4th Sunday of Easter A - Homily 1

Homily 1 - 2005

I want to comment this morning on today’s first Reading from Luke’s Acts of the Apostles, specifically from Peter’s first address to the Jerusalem crowd that had gathered after the spectacular outpouring of the Spirit that first Pentecost day.  Without a deliberate effort on my part I find it difficult to hear it freshly.  But with that deliberate effort, something wonderful emerges.

According to Luke, Peter insisted that God has made this Jesus whom you crucified both Lord and Christ.  This Jesus was the one they crucified – the real flesh and bone Jesus, (whose life Luke had already written about so uncompromisingly in his gospel).  The crowd had crucified him, probably carried along by mass hysteria that always so easily taps into the violence in people’s hearts just beneath the surface (the similar violence that fuels road rage, mindless vandalism, terrorism etc.).  But not the leaders (or at least a determined, organised group among them) – they crucified this Jesus, because they saw him threatening precisely what they stood for – the comfortable “status quo” that they were doing quite well out of.  They calculatingly crucified the Jesus who, from his sense of the loving God – as Luke had made clear in his gospel – saw people, especially the poor, as having an innate dignity, and insisted on treating them with profound respect.

It was this radically consistent Jesus, that God made Lord and Christ: that God vindicated as having fulfilled all that authentic Judaism – the prophets and faithful Jews across the centuries – had been leading up to: he was the perfect flowering, the fulfilment, of their most authentic tradition.  His stand expressed the heart of God.

Peter invited the crowd to repent: to let go of their usual ways of thinking, to say Yes to what Jesus (and their tradition) had consistently called them to; to be set free from the domesticating but constricting power of their religious and cultural system, and in this way, to have their sins forgiven: sin – all that stifled their deepest longings and poisoned their interactions;  then, having let go of sin, to be baptised in the name of Jesus: to let themselves be plunged into the same spiritual vision, the same spiritual energy that made Jesus unique and so utterly attractive.  And in so doing, they would receive the gift of the Holy Spirit: they would begin to live as Jesus lived – inspired, enlightened and enlivened by the same Spirit that inspired, enlightened and enlivened Jesus.
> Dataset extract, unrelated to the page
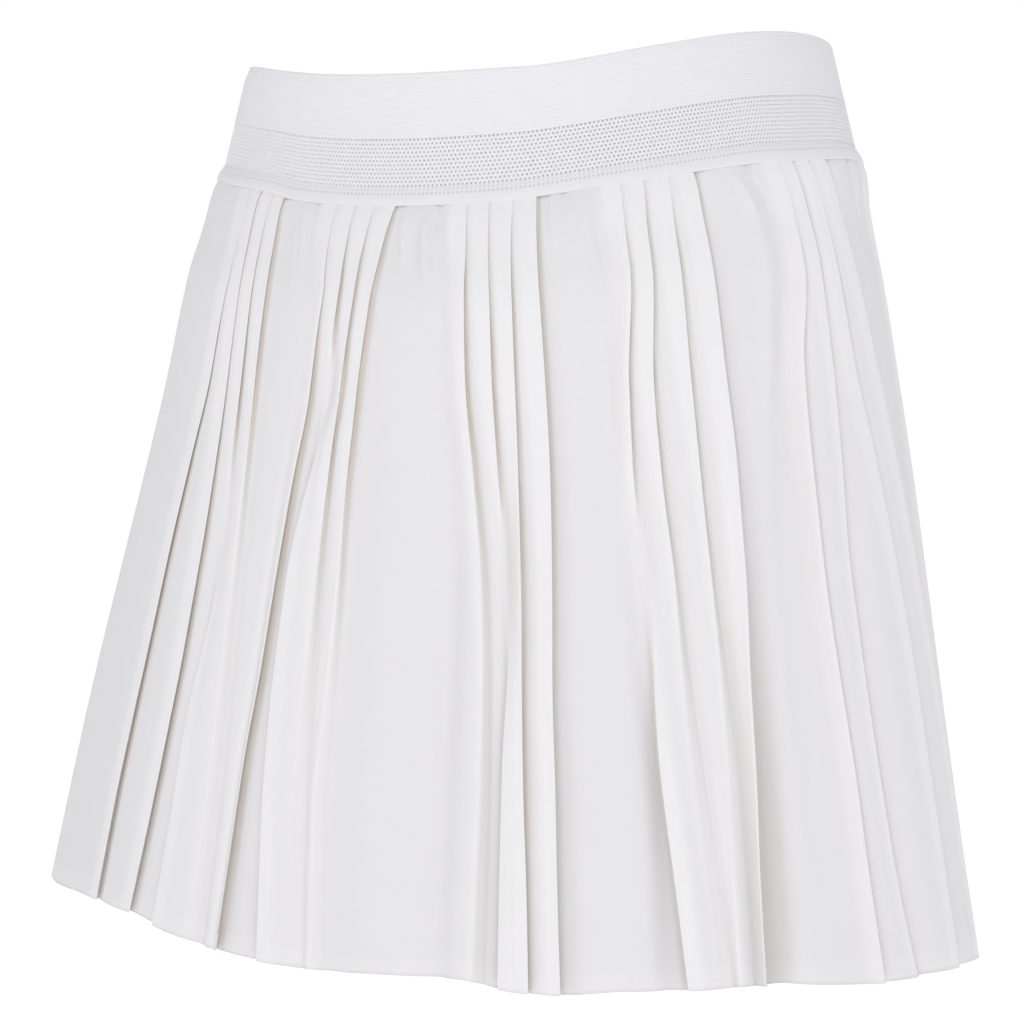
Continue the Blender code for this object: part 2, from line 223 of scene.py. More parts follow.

The story immediately went on to describe the life style of those who came on board (you might remember the first reading from two Sundays ago): the lifestyle of those who got the message, who repented, who took on the vision of Jesus: The whole community remained faithful to the teaching of the apostles, to the brotherhood, to the breaking of the bread and to the prayers... they all lived together and owned everything in common

They remained faithful to the brotherhood, living together and owning everything in common.  They formed community where everyone was treated with the same respect: according to the vision of Jesus.  Indeed they went even further and shared assets, income and food.  They remained faithful to the teaching of the apostles.  They sought to penetrate the heart and mind of Jesus by gathering regularly to reflect on Jesus’ message from the standpoint of their own experience and by asking the twelve to enlighten them further.  They remained faithful ... to the prayer.  They kept close to God, the giver of the Spirit, the powerhouse behind the whole movement.  And they remained faithful to the breaking of the bread: they gathered regularly for the ritual meal where – freed to gather as friends around a common table – they sacramentally ingested the human Christ who continued to nourish them with his vision of community and, his commitment to life.

The story continues in the Church today as we continue to let go of our customary reactions and to see our world through the eyes of Christ – as we continue to let ourselves be caught up in the spiritual vision and the spiritual energy of the Christ we love, living into our baptism; as we find ourselves freed to follow our deepest longings, opening ourselves ever more to the same Spirit that inspired, enlightened and enlivened Christ – or, as Peter put it: as we repent, are baptised in a never-ending journey of baptism into Christ for the forgiveness of our sins and receive the gift of the Holy Spirit.